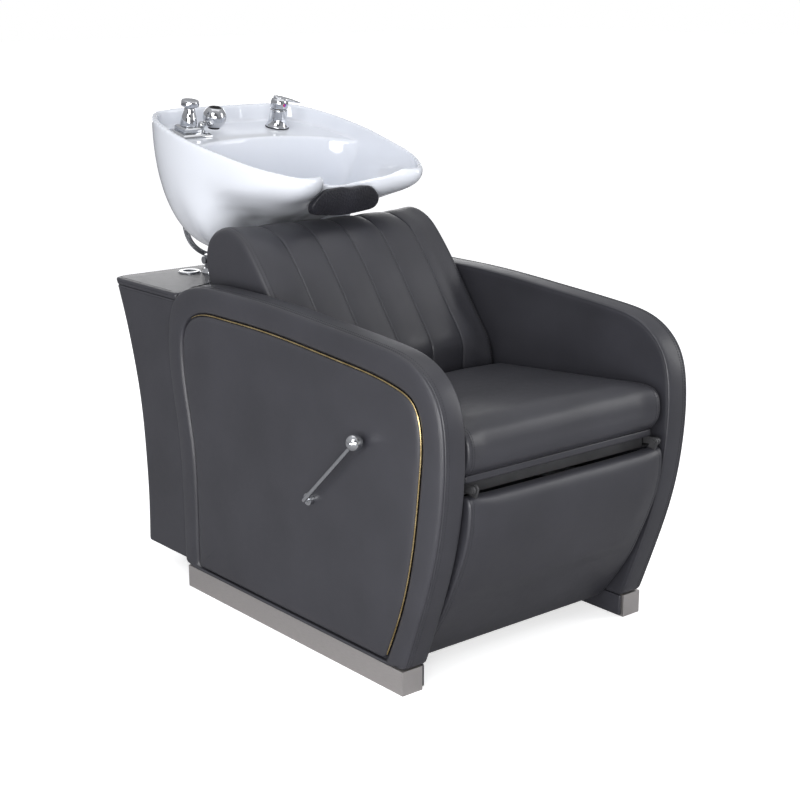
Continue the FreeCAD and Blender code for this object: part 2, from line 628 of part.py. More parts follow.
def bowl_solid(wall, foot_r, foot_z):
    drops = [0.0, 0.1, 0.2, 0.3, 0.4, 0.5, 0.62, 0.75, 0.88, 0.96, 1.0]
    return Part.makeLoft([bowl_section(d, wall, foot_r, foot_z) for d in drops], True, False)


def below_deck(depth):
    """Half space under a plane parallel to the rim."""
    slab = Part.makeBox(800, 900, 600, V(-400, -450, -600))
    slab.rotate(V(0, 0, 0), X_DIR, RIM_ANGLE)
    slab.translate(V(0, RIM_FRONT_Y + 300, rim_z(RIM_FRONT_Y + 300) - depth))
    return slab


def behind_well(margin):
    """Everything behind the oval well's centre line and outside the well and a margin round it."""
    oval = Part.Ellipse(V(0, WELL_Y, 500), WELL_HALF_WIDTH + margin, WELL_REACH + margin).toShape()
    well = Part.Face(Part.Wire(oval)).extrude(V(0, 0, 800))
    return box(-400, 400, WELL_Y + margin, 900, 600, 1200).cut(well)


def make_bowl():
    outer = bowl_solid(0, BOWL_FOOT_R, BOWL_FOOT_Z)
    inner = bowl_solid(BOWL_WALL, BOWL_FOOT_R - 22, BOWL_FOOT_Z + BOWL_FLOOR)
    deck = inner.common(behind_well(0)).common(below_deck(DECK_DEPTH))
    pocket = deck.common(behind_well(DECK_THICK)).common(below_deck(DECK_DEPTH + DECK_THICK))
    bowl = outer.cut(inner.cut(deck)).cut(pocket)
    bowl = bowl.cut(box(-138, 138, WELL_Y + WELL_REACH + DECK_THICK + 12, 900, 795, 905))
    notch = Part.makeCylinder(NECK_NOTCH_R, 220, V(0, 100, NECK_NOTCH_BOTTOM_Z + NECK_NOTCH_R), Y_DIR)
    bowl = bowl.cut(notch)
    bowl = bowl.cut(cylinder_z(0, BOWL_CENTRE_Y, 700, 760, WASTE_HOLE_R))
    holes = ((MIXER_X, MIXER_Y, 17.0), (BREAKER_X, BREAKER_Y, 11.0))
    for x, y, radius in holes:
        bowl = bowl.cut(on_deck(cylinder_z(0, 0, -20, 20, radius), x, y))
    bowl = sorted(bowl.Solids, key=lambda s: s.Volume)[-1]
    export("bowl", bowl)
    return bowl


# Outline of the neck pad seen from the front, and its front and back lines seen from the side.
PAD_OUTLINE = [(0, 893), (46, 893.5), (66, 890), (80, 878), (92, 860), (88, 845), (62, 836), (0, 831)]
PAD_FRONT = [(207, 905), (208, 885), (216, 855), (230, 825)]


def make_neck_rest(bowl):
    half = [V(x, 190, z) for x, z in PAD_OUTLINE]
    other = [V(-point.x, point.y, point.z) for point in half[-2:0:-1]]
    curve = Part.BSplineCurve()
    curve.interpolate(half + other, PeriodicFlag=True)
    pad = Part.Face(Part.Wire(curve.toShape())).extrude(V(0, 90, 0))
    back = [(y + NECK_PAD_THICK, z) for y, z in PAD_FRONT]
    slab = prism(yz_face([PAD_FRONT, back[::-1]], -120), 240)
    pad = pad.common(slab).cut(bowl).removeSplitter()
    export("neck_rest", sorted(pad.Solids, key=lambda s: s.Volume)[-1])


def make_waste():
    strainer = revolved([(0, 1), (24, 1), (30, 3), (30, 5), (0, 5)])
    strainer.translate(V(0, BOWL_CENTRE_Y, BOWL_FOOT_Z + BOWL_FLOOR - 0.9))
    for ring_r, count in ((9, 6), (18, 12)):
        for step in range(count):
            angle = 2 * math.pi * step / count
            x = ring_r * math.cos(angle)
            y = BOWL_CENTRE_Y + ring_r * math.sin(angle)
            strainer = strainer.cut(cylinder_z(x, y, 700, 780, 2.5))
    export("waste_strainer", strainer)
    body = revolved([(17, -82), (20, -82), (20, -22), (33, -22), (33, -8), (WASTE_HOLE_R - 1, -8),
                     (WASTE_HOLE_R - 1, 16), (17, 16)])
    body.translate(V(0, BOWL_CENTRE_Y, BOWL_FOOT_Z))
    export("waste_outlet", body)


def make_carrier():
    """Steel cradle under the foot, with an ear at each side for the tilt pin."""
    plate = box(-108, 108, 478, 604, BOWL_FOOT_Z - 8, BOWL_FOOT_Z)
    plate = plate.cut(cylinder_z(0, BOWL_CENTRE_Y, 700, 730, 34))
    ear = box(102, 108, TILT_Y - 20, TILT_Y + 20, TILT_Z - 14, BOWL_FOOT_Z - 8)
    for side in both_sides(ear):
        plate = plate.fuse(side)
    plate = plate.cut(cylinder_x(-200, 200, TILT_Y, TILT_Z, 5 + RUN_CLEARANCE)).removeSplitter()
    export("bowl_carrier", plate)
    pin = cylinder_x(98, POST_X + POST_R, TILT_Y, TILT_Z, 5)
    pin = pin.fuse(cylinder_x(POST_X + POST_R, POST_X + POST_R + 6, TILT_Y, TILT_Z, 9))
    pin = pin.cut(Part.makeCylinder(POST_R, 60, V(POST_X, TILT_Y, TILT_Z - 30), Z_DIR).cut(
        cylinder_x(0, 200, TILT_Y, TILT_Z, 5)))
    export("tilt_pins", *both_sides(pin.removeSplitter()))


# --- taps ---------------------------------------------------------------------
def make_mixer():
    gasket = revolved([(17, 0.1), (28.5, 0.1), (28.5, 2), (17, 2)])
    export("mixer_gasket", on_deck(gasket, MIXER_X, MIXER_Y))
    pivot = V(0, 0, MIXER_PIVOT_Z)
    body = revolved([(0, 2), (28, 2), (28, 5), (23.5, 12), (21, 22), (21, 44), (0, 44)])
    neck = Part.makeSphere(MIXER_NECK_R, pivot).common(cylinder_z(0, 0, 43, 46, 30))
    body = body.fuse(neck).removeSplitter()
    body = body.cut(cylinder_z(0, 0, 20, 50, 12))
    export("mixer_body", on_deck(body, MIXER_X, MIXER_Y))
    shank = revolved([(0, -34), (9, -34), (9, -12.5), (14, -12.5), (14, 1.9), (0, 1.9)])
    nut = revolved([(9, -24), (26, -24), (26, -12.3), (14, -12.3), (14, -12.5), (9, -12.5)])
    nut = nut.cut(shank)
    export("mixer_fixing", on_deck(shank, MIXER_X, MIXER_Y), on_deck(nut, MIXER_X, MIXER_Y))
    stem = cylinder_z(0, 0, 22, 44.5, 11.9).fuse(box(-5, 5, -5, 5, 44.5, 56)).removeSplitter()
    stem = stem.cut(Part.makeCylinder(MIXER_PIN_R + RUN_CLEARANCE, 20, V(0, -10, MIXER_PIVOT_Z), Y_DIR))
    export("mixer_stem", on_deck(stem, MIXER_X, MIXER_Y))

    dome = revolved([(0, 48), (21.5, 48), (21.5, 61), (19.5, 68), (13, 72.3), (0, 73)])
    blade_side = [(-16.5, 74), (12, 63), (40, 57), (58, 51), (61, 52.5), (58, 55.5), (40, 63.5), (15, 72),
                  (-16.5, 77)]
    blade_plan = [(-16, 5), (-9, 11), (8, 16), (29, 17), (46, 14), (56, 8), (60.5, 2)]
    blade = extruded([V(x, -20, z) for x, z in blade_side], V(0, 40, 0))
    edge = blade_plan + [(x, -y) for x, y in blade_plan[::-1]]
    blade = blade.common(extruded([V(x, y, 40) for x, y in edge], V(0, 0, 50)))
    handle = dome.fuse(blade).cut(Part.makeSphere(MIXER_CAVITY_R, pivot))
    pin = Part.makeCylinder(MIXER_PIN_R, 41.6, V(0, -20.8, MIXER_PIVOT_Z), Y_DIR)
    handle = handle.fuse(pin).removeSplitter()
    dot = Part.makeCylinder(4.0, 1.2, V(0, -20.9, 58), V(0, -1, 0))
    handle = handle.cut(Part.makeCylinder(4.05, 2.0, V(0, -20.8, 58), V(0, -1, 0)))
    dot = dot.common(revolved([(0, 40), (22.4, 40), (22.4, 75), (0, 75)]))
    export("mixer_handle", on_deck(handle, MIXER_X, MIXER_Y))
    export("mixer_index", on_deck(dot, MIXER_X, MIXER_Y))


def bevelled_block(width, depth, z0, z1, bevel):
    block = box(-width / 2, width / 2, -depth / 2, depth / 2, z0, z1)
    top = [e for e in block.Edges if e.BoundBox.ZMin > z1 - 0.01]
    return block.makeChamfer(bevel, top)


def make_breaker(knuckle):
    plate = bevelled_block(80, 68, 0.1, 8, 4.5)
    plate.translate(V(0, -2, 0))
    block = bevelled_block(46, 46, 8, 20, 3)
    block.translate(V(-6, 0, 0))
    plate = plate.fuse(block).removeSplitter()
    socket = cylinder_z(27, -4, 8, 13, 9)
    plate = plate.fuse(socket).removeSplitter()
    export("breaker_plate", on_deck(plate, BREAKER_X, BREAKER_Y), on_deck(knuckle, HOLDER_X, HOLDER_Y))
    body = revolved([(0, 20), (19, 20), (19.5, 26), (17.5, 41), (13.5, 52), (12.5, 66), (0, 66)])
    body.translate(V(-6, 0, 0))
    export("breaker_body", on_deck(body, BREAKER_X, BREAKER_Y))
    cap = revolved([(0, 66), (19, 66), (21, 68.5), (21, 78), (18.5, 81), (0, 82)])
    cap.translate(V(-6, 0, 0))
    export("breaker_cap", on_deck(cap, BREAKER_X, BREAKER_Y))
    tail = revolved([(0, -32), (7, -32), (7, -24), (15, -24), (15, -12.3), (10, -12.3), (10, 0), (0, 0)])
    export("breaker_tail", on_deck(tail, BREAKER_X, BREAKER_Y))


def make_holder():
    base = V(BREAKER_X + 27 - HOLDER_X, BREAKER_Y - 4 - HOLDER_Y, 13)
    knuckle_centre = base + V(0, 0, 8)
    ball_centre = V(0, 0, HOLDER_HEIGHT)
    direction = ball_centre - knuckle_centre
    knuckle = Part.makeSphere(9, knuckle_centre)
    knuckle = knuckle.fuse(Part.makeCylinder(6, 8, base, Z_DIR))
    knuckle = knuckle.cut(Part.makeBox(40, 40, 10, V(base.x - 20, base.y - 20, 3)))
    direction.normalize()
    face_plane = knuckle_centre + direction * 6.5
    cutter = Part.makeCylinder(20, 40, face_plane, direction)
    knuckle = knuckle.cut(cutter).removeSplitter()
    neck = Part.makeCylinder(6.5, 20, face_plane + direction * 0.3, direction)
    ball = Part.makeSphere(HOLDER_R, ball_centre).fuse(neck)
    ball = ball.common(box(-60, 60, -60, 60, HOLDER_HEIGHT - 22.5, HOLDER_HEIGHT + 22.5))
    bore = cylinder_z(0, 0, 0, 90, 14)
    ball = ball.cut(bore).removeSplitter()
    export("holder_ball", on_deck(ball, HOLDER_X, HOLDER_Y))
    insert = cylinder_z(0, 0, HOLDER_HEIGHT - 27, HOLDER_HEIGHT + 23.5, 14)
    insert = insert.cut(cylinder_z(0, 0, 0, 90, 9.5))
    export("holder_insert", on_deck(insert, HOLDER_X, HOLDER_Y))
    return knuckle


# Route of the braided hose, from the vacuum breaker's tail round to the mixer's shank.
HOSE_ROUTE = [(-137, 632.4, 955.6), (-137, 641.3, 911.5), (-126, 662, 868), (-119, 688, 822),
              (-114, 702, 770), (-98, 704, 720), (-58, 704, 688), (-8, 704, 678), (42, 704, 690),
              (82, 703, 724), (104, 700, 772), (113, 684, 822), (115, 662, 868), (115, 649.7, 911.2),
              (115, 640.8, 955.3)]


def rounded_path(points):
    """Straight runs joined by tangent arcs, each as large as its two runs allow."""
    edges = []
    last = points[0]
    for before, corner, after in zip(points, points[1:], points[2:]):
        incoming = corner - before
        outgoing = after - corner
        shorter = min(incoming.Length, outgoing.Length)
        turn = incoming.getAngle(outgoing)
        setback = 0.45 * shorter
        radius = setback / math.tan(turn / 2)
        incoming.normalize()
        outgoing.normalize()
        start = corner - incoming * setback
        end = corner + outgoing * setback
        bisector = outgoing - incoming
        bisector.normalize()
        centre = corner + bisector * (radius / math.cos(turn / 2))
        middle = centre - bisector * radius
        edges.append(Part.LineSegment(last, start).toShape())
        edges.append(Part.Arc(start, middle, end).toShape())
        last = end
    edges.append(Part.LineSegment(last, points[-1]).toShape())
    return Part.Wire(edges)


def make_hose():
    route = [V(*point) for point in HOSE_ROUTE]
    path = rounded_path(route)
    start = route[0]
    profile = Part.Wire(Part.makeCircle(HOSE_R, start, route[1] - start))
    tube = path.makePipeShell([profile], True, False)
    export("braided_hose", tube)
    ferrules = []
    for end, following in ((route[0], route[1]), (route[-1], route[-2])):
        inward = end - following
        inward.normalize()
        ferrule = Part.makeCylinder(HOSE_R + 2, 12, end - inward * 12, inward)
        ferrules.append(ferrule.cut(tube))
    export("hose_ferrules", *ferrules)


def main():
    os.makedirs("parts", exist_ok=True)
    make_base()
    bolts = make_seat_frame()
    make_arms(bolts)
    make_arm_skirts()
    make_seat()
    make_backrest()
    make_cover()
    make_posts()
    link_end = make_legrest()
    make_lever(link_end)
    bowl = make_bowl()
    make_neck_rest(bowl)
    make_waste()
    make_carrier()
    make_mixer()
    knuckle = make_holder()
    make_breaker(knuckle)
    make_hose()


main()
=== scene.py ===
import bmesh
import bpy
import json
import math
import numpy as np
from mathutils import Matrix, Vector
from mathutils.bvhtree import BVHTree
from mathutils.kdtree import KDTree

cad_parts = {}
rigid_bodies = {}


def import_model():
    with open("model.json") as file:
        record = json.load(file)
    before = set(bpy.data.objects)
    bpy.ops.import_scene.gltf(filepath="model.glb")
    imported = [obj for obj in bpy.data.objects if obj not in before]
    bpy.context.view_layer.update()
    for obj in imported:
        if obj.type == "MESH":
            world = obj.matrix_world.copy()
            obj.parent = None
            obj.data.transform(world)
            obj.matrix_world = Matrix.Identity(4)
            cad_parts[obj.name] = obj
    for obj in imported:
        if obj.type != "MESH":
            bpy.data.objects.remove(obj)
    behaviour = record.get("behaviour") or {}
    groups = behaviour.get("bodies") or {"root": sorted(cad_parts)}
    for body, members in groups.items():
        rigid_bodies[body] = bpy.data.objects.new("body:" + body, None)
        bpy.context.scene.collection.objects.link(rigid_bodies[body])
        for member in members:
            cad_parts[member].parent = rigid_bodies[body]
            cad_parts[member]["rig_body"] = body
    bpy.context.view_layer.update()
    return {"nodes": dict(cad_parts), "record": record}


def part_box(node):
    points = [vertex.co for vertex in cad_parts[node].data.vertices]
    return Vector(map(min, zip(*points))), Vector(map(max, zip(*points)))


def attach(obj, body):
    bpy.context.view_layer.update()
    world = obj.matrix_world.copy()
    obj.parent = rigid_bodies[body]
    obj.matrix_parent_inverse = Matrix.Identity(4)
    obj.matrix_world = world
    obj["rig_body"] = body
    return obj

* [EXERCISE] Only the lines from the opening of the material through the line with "return Part.makeLoft([bowl_section(d, wall, foot_r, foot_z)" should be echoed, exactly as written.

* [THE RESULT]
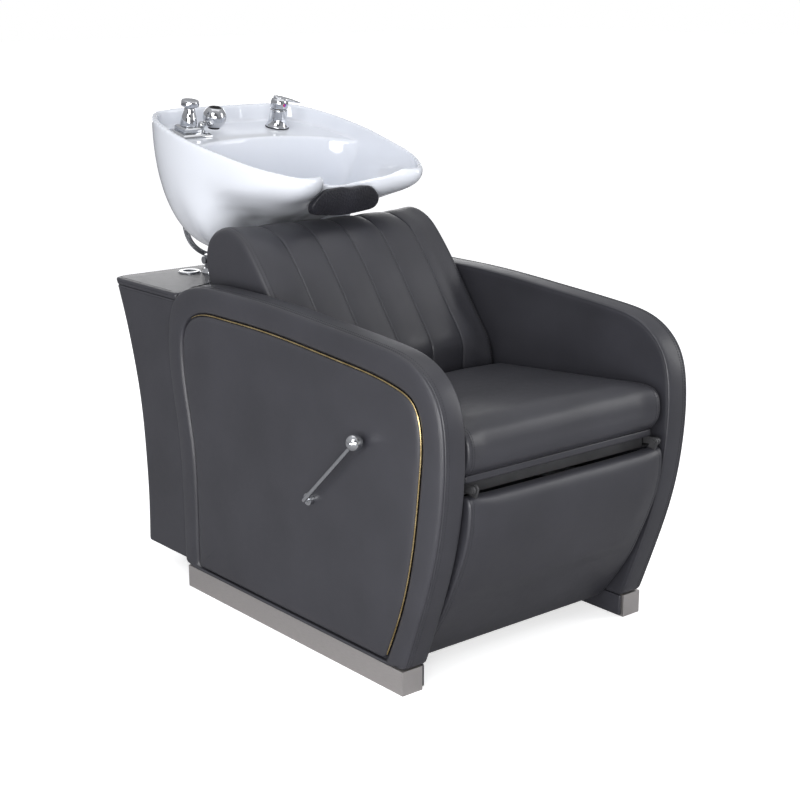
Continue the FreeCAD and Blender code for this object: part 2, from line 628 of part.py. More parts follow.
def bowl_solid(wall, foot_r, foot_z):
    drops = [0.0, 0.1, 0.2, 0.3, 0.4, 0.5, 0.62, 0.75, 0.88, 0.96, 1.0]
    return Part.makeLoft([bowl_section(d, wall, foot_r, foot_z) for d in drops], True, False)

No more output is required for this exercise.